### Task objective
Only the lines from the one containing "in imported if" down to the one containing "self.socket, self.tree = socket, socket.id_data", inclusive, are to be quoted exactly.

### Data provided
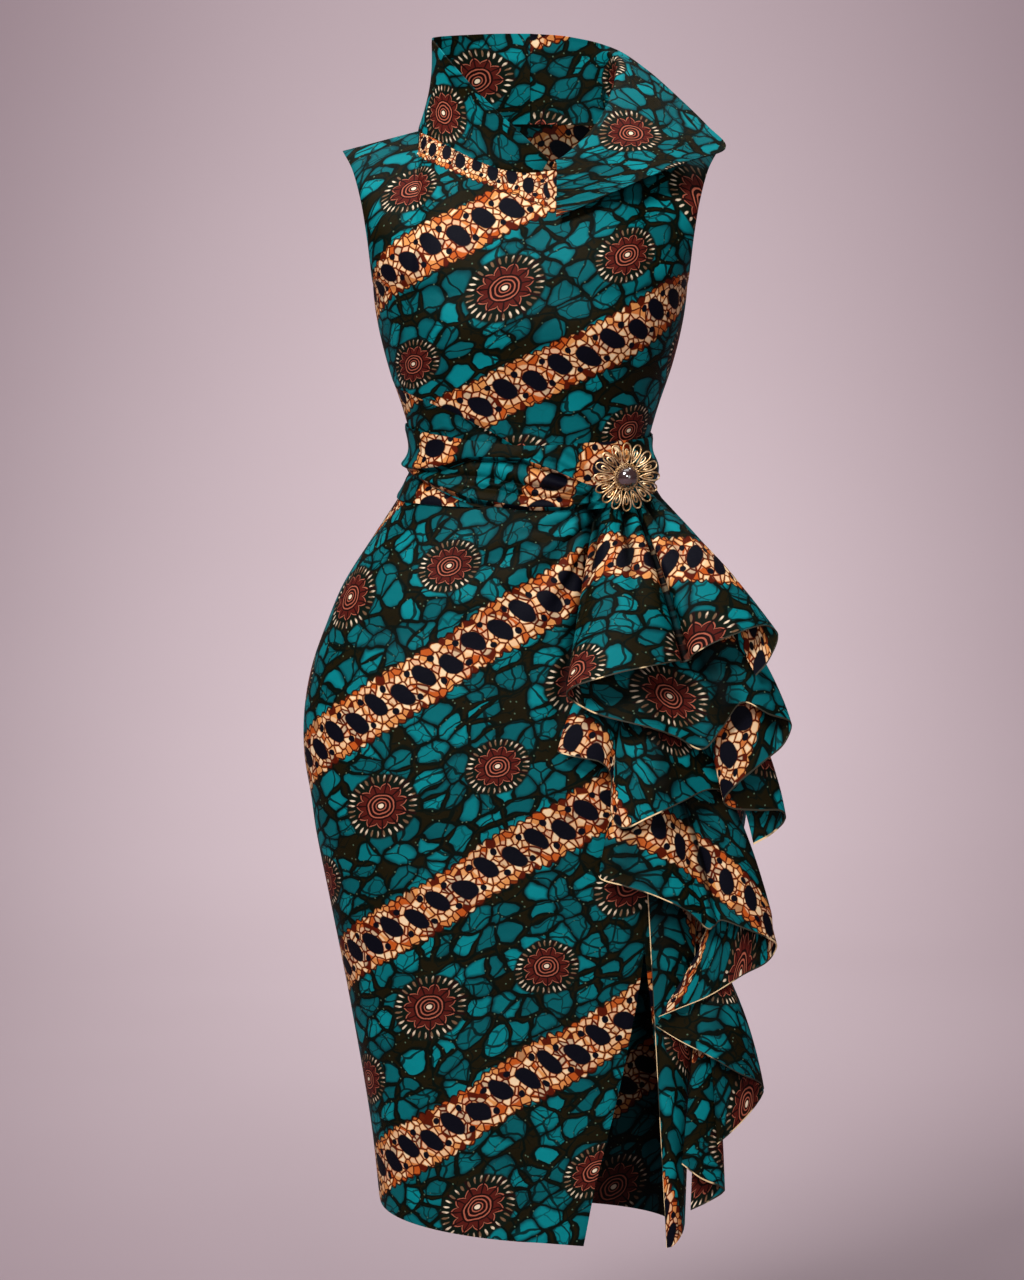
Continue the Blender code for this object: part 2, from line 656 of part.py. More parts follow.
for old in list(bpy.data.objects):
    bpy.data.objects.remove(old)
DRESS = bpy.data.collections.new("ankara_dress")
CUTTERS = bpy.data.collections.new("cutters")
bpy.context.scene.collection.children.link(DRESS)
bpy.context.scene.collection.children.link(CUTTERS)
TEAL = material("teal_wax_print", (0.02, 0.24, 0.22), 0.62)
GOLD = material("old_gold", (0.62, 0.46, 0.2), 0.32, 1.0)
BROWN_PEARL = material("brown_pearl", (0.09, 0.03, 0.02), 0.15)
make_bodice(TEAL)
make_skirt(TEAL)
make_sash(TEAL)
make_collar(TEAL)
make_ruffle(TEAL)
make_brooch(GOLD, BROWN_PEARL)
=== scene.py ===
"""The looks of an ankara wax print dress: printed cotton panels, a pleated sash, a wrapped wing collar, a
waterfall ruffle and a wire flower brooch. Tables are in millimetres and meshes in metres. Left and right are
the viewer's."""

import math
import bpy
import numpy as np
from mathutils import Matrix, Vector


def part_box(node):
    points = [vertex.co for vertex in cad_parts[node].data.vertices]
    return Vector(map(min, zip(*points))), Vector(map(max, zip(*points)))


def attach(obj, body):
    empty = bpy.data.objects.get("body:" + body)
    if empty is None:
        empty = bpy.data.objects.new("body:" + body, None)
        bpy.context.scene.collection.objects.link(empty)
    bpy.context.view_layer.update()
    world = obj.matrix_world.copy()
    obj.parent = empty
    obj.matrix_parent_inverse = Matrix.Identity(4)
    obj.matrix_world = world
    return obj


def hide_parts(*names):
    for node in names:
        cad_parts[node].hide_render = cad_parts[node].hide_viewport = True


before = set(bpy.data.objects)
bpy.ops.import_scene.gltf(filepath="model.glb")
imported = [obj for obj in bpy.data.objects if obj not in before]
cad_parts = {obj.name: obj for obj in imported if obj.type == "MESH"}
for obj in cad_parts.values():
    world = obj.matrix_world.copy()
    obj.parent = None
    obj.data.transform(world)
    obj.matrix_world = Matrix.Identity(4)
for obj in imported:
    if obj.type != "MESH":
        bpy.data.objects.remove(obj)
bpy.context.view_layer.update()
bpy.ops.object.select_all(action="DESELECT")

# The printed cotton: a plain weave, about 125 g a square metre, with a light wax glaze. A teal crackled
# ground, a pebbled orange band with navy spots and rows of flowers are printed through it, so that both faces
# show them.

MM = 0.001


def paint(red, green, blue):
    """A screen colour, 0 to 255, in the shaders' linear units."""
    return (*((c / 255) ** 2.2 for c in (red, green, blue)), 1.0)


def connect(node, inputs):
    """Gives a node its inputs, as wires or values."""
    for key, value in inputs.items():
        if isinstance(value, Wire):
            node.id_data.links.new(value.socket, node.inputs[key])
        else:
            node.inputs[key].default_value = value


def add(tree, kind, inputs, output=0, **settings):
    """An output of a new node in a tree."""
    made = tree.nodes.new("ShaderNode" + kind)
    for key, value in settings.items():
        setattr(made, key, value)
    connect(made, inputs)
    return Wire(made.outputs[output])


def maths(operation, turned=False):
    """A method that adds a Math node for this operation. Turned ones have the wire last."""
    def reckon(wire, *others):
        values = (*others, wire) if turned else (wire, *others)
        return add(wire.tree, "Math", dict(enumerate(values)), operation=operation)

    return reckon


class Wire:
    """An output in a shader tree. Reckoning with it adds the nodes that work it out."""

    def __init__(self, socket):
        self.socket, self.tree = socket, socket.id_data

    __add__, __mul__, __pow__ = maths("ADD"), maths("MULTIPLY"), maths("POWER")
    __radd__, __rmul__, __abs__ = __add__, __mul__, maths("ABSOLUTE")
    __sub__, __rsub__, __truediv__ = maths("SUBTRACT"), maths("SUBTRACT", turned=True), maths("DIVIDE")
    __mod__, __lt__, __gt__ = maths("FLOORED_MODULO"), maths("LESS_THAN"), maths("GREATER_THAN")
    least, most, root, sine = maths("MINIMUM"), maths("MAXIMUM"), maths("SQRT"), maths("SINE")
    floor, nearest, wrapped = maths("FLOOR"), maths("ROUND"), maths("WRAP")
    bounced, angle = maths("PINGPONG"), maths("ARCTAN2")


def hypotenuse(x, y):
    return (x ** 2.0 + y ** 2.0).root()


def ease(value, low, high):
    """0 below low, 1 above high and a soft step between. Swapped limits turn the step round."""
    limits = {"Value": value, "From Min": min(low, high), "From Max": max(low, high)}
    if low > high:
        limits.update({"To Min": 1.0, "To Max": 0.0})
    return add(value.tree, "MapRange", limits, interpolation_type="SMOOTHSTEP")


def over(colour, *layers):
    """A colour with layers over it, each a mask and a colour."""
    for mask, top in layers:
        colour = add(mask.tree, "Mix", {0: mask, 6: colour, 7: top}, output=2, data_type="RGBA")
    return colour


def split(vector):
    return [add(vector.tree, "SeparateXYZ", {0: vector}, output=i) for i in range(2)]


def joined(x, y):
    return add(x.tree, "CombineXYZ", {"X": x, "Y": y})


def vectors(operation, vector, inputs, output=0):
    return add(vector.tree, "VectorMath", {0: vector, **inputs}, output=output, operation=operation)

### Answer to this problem
cad_parts = {obj.name: obj for obj in imported if obj.type == "MESH"}
for obj in cad_parts.values():
    world = obj.matrix_world.copy()
    obj.parent = None
    obj.data.transform(world)
    obj.matrix_world = Matrix.Identity(4)
for obj in imported:
    if obj.type != "MESH":
        bpy.data.objects.remove(obj)
bpy.context.view_layer.update()
bpy.ops.object.select_all(action="DESELECT")

# The printed cotton: a plain weave, about 125 g a square metre, with a light wax glaze. A teal crackled
# ground, a pebbled orange band with navy spots and rows of flowers are printed through it, so that both faces
# show them.

MM = 0.001


def paint(red, green, blue):
    """A screen colour, 0 to 255, in the shaders' linear units."""
    return (*((c / 255) ** 2.2 for c in (red, green, blue)), 1.0)


def connect(node, inputs):
    """Gives a node its inputs, as wires or values."""
    for key, value in inputs.items():
        if isinstance(value, Wire):
            node.id_data.links.new(value.socket, node.inputs[key])
        else:
            node.inputs[key].default_value = value


def add(tree, kind, inputs, output=0, **settings):
    """An output of a new node in a tree."""
    made = tree.nodes.new("ShaderNode" + kind)
    for key, value in settings.items():
        setattr(made, key, value)
    connect(made, inputs)
    return Wire(made.outputs[output])


def maths(operation, turned=False):
    """A method that adds a Math node for this operation. Turned ones have the wire last."""
    def reckon(wire, *others):
        values = (*others, wire) if turned else (wire, *others)
        return add(wire.tree, "Math", dict(enumerate(values)), operation=operation)

    return reckon


class Wire:
    """An output in a shader tree. Reckoning with it adds the nodes that work it out."""

    def __init__(self, socket):
        self.socket, self.tree = socket, socket.id_data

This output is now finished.